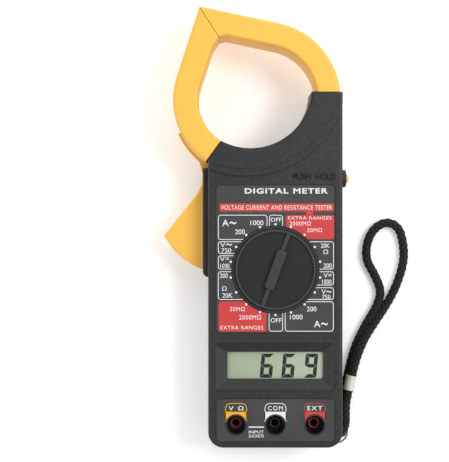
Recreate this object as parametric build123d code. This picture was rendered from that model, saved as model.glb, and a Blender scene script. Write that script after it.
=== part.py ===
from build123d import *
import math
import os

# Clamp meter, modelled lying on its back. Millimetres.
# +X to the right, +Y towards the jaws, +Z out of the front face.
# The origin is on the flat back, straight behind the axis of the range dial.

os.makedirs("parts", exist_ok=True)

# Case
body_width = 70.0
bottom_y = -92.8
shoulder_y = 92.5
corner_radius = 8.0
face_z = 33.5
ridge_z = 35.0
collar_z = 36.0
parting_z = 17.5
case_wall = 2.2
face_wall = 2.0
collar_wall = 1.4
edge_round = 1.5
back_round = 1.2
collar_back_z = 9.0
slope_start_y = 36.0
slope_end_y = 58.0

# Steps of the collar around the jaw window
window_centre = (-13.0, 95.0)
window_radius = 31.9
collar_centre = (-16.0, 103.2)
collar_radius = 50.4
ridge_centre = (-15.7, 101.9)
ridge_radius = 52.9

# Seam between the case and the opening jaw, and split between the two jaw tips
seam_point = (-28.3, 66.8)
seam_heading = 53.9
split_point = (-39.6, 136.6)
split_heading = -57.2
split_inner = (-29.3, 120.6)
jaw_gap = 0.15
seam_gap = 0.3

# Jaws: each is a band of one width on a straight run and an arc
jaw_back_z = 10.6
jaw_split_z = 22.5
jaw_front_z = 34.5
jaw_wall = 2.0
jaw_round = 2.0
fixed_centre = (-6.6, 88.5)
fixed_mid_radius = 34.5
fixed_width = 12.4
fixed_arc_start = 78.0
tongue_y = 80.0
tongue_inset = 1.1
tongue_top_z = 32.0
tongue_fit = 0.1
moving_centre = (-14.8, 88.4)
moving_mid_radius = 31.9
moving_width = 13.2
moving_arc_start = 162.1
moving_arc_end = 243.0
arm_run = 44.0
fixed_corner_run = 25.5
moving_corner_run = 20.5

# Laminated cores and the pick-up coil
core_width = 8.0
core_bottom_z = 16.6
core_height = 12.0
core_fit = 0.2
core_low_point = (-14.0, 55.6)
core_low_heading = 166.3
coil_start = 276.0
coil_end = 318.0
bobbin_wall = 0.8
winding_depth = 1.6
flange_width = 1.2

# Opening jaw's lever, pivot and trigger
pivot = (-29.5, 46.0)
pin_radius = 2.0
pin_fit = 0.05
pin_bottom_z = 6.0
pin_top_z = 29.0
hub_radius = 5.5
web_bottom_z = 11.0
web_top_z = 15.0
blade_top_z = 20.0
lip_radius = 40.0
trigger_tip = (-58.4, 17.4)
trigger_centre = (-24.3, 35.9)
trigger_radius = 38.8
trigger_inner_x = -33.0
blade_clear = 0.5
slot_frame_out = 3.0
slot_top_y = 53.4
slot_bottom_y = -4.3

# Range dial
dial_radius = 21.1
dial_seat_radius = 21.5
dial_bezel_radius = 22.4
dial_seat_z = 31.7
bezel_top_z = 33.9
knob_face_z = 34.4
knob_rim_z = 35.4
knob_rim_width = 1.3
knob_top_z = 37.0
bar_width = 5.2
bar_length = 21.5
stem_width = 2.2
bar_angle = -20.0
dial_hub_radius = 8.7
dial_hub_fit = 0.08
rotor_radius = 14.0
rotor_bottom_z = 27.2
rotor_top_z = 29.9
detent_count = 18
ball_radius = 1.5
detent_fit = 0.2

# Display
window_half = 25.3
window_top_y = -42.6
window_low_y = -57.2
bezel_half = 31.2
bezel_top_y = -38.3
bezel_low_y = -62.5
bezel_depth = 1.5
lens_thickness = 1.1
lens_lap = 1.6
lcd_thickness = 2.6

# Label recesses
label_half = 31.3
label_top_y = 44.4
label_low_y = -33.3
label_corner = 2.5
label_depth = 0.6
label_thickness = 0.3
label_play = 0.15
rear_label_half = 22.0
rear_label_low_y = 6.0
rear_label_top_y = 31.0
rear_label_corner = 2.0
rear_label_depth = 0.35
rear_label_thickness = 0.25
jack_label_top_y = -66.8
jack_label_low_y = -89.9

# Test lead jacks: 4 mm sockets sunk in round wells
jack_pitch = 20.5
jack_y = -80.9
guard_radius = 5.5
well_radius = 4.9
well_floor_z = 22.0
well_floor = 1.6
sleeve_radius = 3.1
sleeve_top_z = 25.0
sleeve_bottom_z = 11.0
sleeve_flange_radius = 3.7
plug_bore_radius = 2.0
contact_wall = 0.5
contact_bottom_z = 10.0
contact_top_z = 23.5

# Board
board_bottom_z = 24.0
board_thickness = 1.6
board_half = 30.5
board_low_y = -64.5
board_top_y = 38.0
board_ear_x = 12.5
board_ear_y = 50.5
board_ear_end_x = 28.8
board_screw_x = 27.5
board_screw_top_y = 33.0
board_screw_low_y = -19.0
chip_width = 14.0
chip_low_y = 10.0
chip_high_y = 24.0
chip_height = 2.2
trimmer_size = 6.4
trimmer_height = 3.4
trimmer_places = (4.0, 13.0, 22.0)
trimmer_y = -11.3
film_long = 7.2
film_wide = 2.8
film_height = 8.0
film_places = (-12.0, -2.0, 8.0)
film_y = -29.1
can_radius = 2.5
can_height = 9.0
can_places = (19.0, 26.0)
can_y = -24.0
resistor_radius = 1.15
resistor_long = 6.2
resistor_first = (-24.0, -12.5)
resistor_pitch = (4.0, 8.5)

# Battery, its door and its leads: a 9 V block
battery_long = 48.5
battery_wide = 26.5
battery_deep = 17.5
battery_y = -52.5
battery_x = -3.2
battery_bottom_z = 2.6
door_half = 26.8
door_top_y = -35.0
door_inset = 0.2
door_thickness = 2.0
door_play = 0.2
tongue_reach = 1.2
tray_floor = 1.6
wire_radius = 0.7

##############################

> PROBLEM: Tally how many lines of the material contain the word "from". The answer must be the number and nothing else.

> EXPECTED ANSWER: 2